Montgomery County hasn’t cooperated with most federal immigrant detainers since 2014, he said — a policy introduced by former County Executive Ike Leggett. But the Department of Corrections does notify ICE in some cases when an undocumented immigrant with a federal detainer order — a notice that ICE intends to assume custody of the individual — is released from jail.

Even that level of cooperation means that Montgomery can’t be labeled as a “sanctuary county,” Elrich argued.

The department recently amended its notification policy after a well-publicized spat with ICE over a Salvadoran man charged with rape in August. The man was released after posting bail despite a federal detainer order.

Elrich dismissed the agency’s request for at least 48 hours of notice as “ridiculous.” But he did say that corrections officers should have called the second number listed on a contact form distributed by the agency. The only number the county called was for an ICE representative who was traveling outside the area and missed the call.

“In that case, we made a mistake,” Elrich said. “We should have called the second number and I instructed them to do that in the future. So, if we were really a sanctuary county, there would be none of that cooperation.”

But ICE has also released other suspects on bail after taking custody of them. Elrich referred to a statement from the agency on Nestor Vladimir Lopez-Guzman, another Salvadoran immigrant arrested in Montgomery County for child sex abuse. ICE took custody of Nestor Vladimir Lopez-Guzman on Aug. 20, according to the release, and released him on Aug. 21 after he posted an immigration bond.

“I’m not saying [ICE] did anything wrong. I’m just saying they’re a bunch of hypocrites,” Elrich continued.

He rejected arguments that ICE collaboration would make the community safer given that the agency is equally beholden to judicial rules on release.

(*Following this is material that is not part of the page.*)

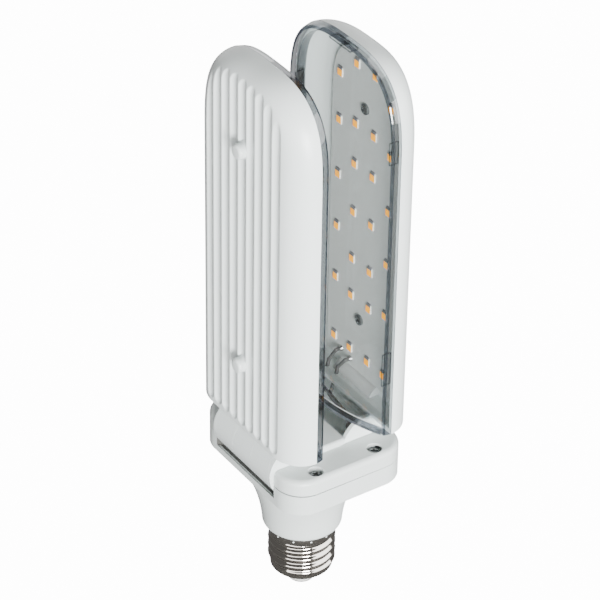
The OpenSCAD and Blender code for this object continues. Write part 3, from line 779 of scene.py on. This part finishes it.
def screwHead(radius, high, long, spin):
    # square grid mapped to a disc; height: shallow dome less a cross of two soft bars;
    # below it the head's side, a flat neck and a plain shank
    line = np.array(screw["lines"]) / screw["lines"][-1]
    line = np.concatenate([-line[:0:-1], line])
    u, v = np.meshgrid(line, line, indexing="ij")
    x = radius * u * np.sqrt(1 - v * v / 2)
    y = radius * v * np.sqrt(1 - u * u / 2)
    far = np.hypot(x, y) / radius
    dome = high - screw["edge"] * far ** 4 - screw["dome"] * far ** 2

    def soft(distance, half, slope):
        # 1 inside, 0 outside and a straight slope between, centred on half
        return np.clip((half + slope / 2 - np.abs(distance)) / slope, 0, 1)

    def bar(a, b):
        # narrow across a and long along b
        return (soft(a, screw["crossWide"] / 2, screw["sideSlope"])
                * soft(b, screw["crossLong"] / 2, screw["endSlope"]))

    sunk = np.maximum(bar(x, y), bar(y, x))
    top = np.stack([x, y, dome - screw["crossDeep"] * sunk], axis=-1)
    n = len(line)
    edge = np.concatenate([top[0, :-1], top[:-1, -1], top[-1, :0:-1], top[:0:-1, 0]])
    foot = edge * [1, 1, 0]
    neck = foot * screw["shank"] / radius
    end = neck - [0, 0, long]
    sides = np.stack([edge, foot, neck, end])
    points, faces = joined([
        (top, quads(n, n)),
        (sides, quads(4, len(edge), loop=True) + [[i + 3 * len(edge) for i in range(len(edge))]])])
    c, s = math.cos(math.radians(spin)), math.sin(math.radians(spin))
    return points @ np.array([[c, s, 0], [-s, c, 0], [0, 0, 1]]), faces


coverParts = []
for i, (sx, sy) in enumerate(((-1, -1), (1, -1), (-1, 1), (1, 1))):
    points, faces = screwHead(screw["headRadius"], screw["headHigh"], screw["shankLong"],
                              screw["spin"] + screw["spinStep"] * i)
    coverParts.append((points + [sx * screw["x"], sy * screw["y"], screw["seat"]], faces))
points, faces = joined(coverParts)
addPiece("coverScrews", points, faces, "hub", steelDark, "cover_screws", sharp=35)
boardParts = []
for i, share in enumerate(peg["heights"]):
    points, faces = screwHead(screw["boardRadius"], screw["boardHigh"], screw["boardLong"],
                              screw["boardSpin"] + screw["boardSpinStep"] * i)
    # laid over so that the head looks towards -x
    boardParts.append((points @ np.array([[0, 0, 1], [0, 1, 0], [-1, 0, 0]])
                       + [led["boardX"], 0, upLeaf(share)], faces))
points, faces = joined(boardParts)
for side, sign in leaves:
    addPiece(side + "BoardScrews", turned(points, sign), faces, side + "_leaf", steelDark,
             side + "_board_screws", sharp=35)
print("screws")

cap = {
    "root": 12.15, "crest": 13.15, "pitch": 3.63, "skirt": capHigh[0], "skirtLow": 24.1,
    "top": capHigh[2], "threadLow": 8.6, "coneTop": 7.5, "lip": capLow[2], "lipRadius": 10.15,
    "hole": 8.75, "wall": 0.4, "steps": 160, "rows": 96,
    "phase": 0.66, "fadeLow": 2.2, "fadeHigh": 1.6, "fadeGap": 0.25, "fullness": 0.85,
    "edge": 0.1, "groove": 0.45, "shoulder": 0.4, "topRound": 0.15, "lipEdge": 0.08,
    "lipRound": (0.3, 0.12, 0.2), "coneRound": (0.25, 0.3), "tuck": 0.02,
}
capDot = {
    "count": 12, "first": 192, "radius": 0.42, "below": 1.9, "steps": 12, "deep": 0.1,
    "dome": ((0.8, 0.05), (0.4, 0.1), (0, 0.12)),      # share of the radius, height
}


def capThread():
    # radius at height z and angle t: a wave of one pitch that climbs with the angle,
    # fading out into the skirt above and the cone below; then rings round the skirt's
    # outside, down its inside and round the turned-in lip
    t = np.arange(cap["steps"]) * 2 * math.pi / cap["steps"]
    low, top, lip, cone = cap["skirtLow"], cap["top"], cap["lip"], cap["coneTop"]
    z = np.linspace(cone, low - cap["edge"], cap["rows"])[:, None]
    wave = 0.5 + 0.5 * np.cos(2 * math.pi * ((z - low) / cap["pitch"] - t / (2 * math.pi)
                                             + cap["phase"]))
    ends = (np.clip((z - cap["threadLow"]) / cap["fadeLow"], 0, 1)
            * np.clip((low - cap["fadeGap"] - z) / cap["fadeHigh"], 0, 1))
    ends = ends * ends * (3 - 2 * ends)
    thread = cap["root"] + (cap["crest"] - cap["root"]) * wave ** cap["fullness"] * ends
    wall, edge, skirt = cap["wall"], cap["edge"], cap["skirt"]
    rootIn, lipRadius, hole = cap["root"] - wall, cap["lipRadius"], cap["hole"]
    lipIn, lipOut, lipHigh = cap["lipRound"]
    coneIn, coneDown = cap["coneRound"]
    rest = np.array([
        (skirt - cap["groove"], low - cap["tuck"]), (skirt - edge, low + edge),
        (skirt, low + cap["shoulder"]), (skirt, top - cap["topRound"]), (skirt - edge, top),
        (skirt - wall, top), (skirt - wall, low + wall), (rootIn, low + wall),
        (rootIn, cone + wall), (lipRadius - wall, lip + wall), (hole, lip + wall),
        (hole, lip + cap["lipEdge"]), (hole + edge, lip), (lipRadius - lipIn, lip),
        (lipRadius + lipOut, lip + lipHigh), (cap["root"] - coneIn, cone - coneDown)])
    radius = np.concatenate([thread, rest[:, :1] * np.ones(len(t))])
    height = np.concatenate([z, rest[:, 1:]]) * np.ones(len(t))
    grid = np.stack([radius * np.cos(t), radius * np.sin(t), height], axis=-1)
    loop = np.concatenate([grid, grid[:1]])
    return loop.reshape(-1, 3), quads(len(loop), cap["steps"], loop=True)


def capDots():
    # small crimp marks just under the neck, as low domes evenly round the skirt
    r = capDot["radius"]
    profile = [(r, -capDot["deep"])] + [(max(share * r, pole), high)
                                        for share, high in capDot["dome"]]
    parts = []
    for i in range(capDot["count"]):
        a = math.radians(capDot["first"] + i * 360 / capDot["count"])
        axis = np.array([math.cos(a), math.sin(a), 0])
        centre = cap["skirt"] * axis + [0, 0, cap["top"] - capDot["below"]]
        parts.append(revolve(profile, centre, axis, capDot["steps"]))
    return joined(parts)


points, faces = capThread()
addPiece("capShell", points, faces, "hub", nickel, "cap_shell", sharp=50)
points, faces = capDots()
addPiece("capDots", points, faces, "hub", white, weld=0)
print("cap")

# CAD nodes that are shown as they are
plain = {
    "cap_insulator": insulator, "centre_contact": contactMetal, "driver_board": green,
    "driver_capacitor": black, "driver_inductor": brown, "driver_bridge": black,
    "driver_fuse": blue, "input_leads": leadRed,
}
for side, sign in leaves:
    plain[side + "_led_board"] = boardGrey
    plain[side + "_wire_guard"] = guardGrey
    plain[side + "_solder"] = tin
    plain[side + "_leads"] = leadBlack
    plain[side + "_sleeve"] = leadBlack
for node, material in plain.items():
    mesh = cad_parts[node].data
    mesh.materials.clear()
    mesh.materials.append(material)
print("plain nodes", len(plain))

hub = {
    "part": coverLow[2], "half": coverHigh[0], "groove": 0.62, "grooveEnd": 0.16, "sill": 61.6,
    "sillInner": 24.5, "sillDrop": 1.1, "sillThin": 0.5, "touch": 0.02,
    "coverEdge": 0.34, "housingEdge": 0.22,
}
# upright and outwards are limits of a face's direction: along x, and along its own radius
well = {"low": 45, "over": 0.2, "halfY": 19.8, "halfX": 25.0, "wallX": 24.4, "upright": 0.95,
        "outwards": 4}


def openGroove(co):
    # the cover's lower face lifted off the housing, with the square of the share of the
    # way across towards two opposite corners
    low = np.abs(co[:, 2] - hub["part"]) < hub["touch"]
    near = np.clip(0.5 + 0.5 * co[:, 0] * np.sign(co[:, 1]) / hub["half"], 0, 1) ** 2
    co[low, 2] += (hub["grooveEnd"] + (hub["groove"] - hub["grooveEnd"]) * near)[low]
    return co


def slopeSill(co):
    # the sill's inner edge lowered and thinned, so that the slot under the drum shows
    inner = ((np.abs(np.abs(co[:, 0]) - hub["sillInner"]) < hub["touch"])
             & (np.abs(co[:, 2] - hub["sill"]) < hub["touch"]))
    co[inner, 2] -= hub["sillDrop"]
    co[inner, 0] += np.sign(co[inner, 0]) * hub["sillThin"]
    return co


def shadedWellFaces(mesh):
    # the well under the drums, given painted shade: faces below the sill, between its walls
    # and not turned outwards; of those over the walls only the upright ones
    centres, normals = np.empty(3 * len(mesh.polygons)), np.empty(3 * len(mesh.polygons))
    mesh.polygons.foreach_get("center", centres)
    mesh.polygons.foreach_get("normal", normals)
    centres, normals = centres.reshape(-1, 3) / mm, normals.reshape(-1, 3)
    x, y, z = np.abs(centres).T
    outwards = (centres * normals)[:, :2].sum(axis=1)
    return ((z > well["low"]) & (z < hub["sill"] + well["over"]) & (y < well["halfY"])
            & (x < well["halfX"]) & (outwards < well["outwards"])
            & ((x < well["wallX"]) | (np.abs(normals[:, 0]) > well["upright"])))


mergedCopy("top_cover", "cover", "hub", hubWhiteShaded, openGroove,
           hub["coverEdge"], segments=3)
housing = mergedCopy("lower_housing", "housing", "hub", hubWhiteShaded, slopeSill,
                     hub["housingEdge"]).data
# the well's faces take the near-black painted shade
housing.materials.append(shade)
inside = shadedWellFaces(housing)
housing.polygons.foreach_set("material_index", inside.astype(int))
print("hub, dark faces", int(inside.sum()))


# metres; a box's numbers are azimuth (degrees), distance, height, its two sides, and watts
light = {
    "floorSize": 8.0, "paperGlow": 14.0, "edgeGlow": 0.7, "paperGrey": 0.12, "sky": 0.17,
    "target": 0.12,
    "boxes": (("keyBox", 69, 1.3, 0.30, 0.50, 0.5, 60),
              ("wingBox", 31, 1.3, 0.30, 1.2, 0.5, 12.5),
              ("rightBox", 126, 1.3, 0.42, 1.9, 0.9, 36),
              ("topBox", 200, 0.25, 1.5, 0.9, 0.9, 7),
              ("backBox", 248, 1.3, 0.40, 1.4, 0.9, 9)),
}
# metres and radians; the lens and the sensor are in millimetres
shot = {
    "eye": (-0.50534, -0.73495, 0.73828), "back": (-0.4664, -0.6817, 0.5637),
    "azimuth": -0.600, "roll": 0.016, "near": 0.01, "lens": 176.83, "sensor": 36.0,
}


def paper():
    # pale floor that glows for the camera, a little through clear edges and nowhere else
    mat = shader("paper", Base_Color=(light["paperGrey"],) * 3, Roughness=0.9,
                 Specular_IOR_Level=0.1)
    tree = mat.node_tree
    path = tree.nodes.new("ShaderNodeLightPath")
    glow = tree.nodes.new("ShaderNodeMath")
    glow.operation = "MULTIPLY"
    glow.inputs[1].default_value = light["paperGlow"]
    tree.links.new(path.outputs["Is Camera Ray"], glow.inputs[0])
    edges = tree.nodes.new("ShaderNodeMath")
    edges.operation = "MULTIPLY_ADD"
    edges.inputs[1].default_value = light["edgeGlow"]
    tree.links.new(path.outputs["Is Transmission Ray"], edges.inputs[0])
    tree.links.new(glow.outputs["Value"], edges.inputs[2])
    node = tree.nodes["Principled BSDF"]
    node.inputs["Emission Color"].default_value = (1, 1, 1, 1)
    tree.links.new(edges.outputs["Value"], node.inputs["Emission Strength"])
    return mat


bpy.ops.mesh.primitive_plane_add(size=light["floorSize"], location=(0, 0, 0))
floor = bpy.context.object
floor.name = "floor"
floor.data.materials.append(paper())


def placed(columns, place):
    # 4 x 4 matrix from three axes and a place
    matrix = np.eye(4)
    matrix[:3, :3], matrix[:3, 3] = np.transpose(columns), place
    return Matrix(matrix.tolist())


def addCamera():
    # looks against the back axis; right is level before both are turned by the roll
    back = np.array(shot["back"]) / np.linalg.norm(shot["back"])
    right = np.array([math.cos(shot["azimuth"]), math.sin(shot["azimuth"]), 0.0])
    up = np.cross(back, right)
    c, s = math.cos(shot["roll"]), math.sin(shot["roll"])
    camera = bpy.data.objects.new("camera", bpy.data.cameras.new("camera"))
    camera.data.sensor_width = shot["sensor"]
    camera.data.lens = shot["lens"]
    camera.data.clip_start = shot["near"]
    camera.matrix_world = placed((c * right + s * up, c * up - s * right, back), shot["eye"])
    bpy.context.scene.collection.objects.link(camera)
    bpy.context.scene.camera = camera


def softbox(name, azimuth, distance, height, wide, high, watts):
    # area light that faces the bulb; azimuth in degrees from -x towards -y
    lamp = bpy.data.lights.new(name, "AREA")
    lamp.shape = "RECTANGLE"
    lamp.size, lamp.size_y = wide, high
    lamp.energy = watts
    turn = math.radians(azimuth)
    place = np.array([-distance * math.cos(turn), -distance * math.sin(turn), height])
    z = place - [0, 0, light["target"]]
    z = z / np.linalg.norm(z)
    x = np.cross([0, 0, 1.0], z)
    x = x / np.linalg.norm(x)
    obj = bpy.data.objects.new(name, lamp)
    obj.matrix_world = placed((x, np.cross(z, x), z), place)
    bpy.context.scene.collection.objects.link(obj)


addCamera()
for box in light["boxes"]:
    softbox(*box)

world = bpy.data.worlds.new("studio")
bpy.context.scene.world = world
world.use_nodes = True
sky = world.node_tree.nodes["Background"]
sky.inputs["Color"].default_value = (1, 1, 1, 1)
sky.inputs["Strength"].default_value = light["sky"]
print("shot")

The Montgomery County Council also rejected criticism of the executive order. In a statement released on Wednesday, the council condemned the White House for “spreading false information seeking to establish a baseless, illogical and xenophobic connection between a person’s failure to obtain legal status and their propensity to commit a sex crime.”

Elrich said the criticism from the White House unnecessarily emphasized crimes by undocumented immigrants while ignoring other perpetrators. The Montgomery County Police Department was unable to immediately provide recent crime statistics, but in 2016 — the most recent data available online — the agency handled 314 reported rapes, an average of roughly 26 per month.

“These are terrible crimes, but they’re perpetrated by people of all stripes,” Elrich said. “So why they’re focusing on these seven cases doesn’t make sense to me. The right likes to pick their concerns. They’re very selective about who they see as a bad guy.”

The executive order didn’t affect operations at the Montgomery County Police Department, where immigration is left to federal agencies, according to Officer Rick Goodale, a county police spokesperson.

“Nothing really changed for us because immigration has always been a federal issue,” Goodale said. “We just don’t deal with it. If someone commits a crime, it doesn’t matter to us how they got in the country. We’re still going to investigate the crime whether they’re here legally or not.”

For some county Republicans, though, the executive order incentivizes more immigrants to move to Montgomery County, increasing the crime rate and straining public resources.

“You’re bringing in bad actors from south of the border who are taking advantage of a system that’s been designed for them to take advantage of,” said Dan McHugh, a member of the Young Republicans and author of the conservative advocacy blog Montgomery County Watch 360. “These friendly policies are encouraging illegal immigrants to move here. They’re piling on more crime.”

Other groups objected to the council’s response to the White House Facebook post. A statement from the Montgomery County Federation of Republican Women called it “outrageously ideological,” especially a section that criticized “disinformation spread by the White House, President Trump … local and national conservative news outlets and neo-Nazi sympathizers.”

“[This] only foments hate and division in the county,” the statement read, “in order to deflect from their failure as our elected officials.”

The Montgomery County Republican Central Committee also issued a statement in which it referred to the council statement as a “political stunt,” designed to “frighten into silence anyone who would speak out.”

The White House was well within its right to criticize Elrich, McHugh added, given the scope of the policy. “In this country, you are supposed to comply with federal law,” he said. “The county executive’s order basically breaks federal law. So, yes, the president has every right to call him out by name.”

Elrich and the council continue to stand behind the executive order.

And for police, ignoring immigration status has a beneficial impact on enforcement, Goodale said.

“We want people to come to us and report crimes without worrying that the might be deported,” he continued. “If they don’t come to us, we can’t investigate those crimes.”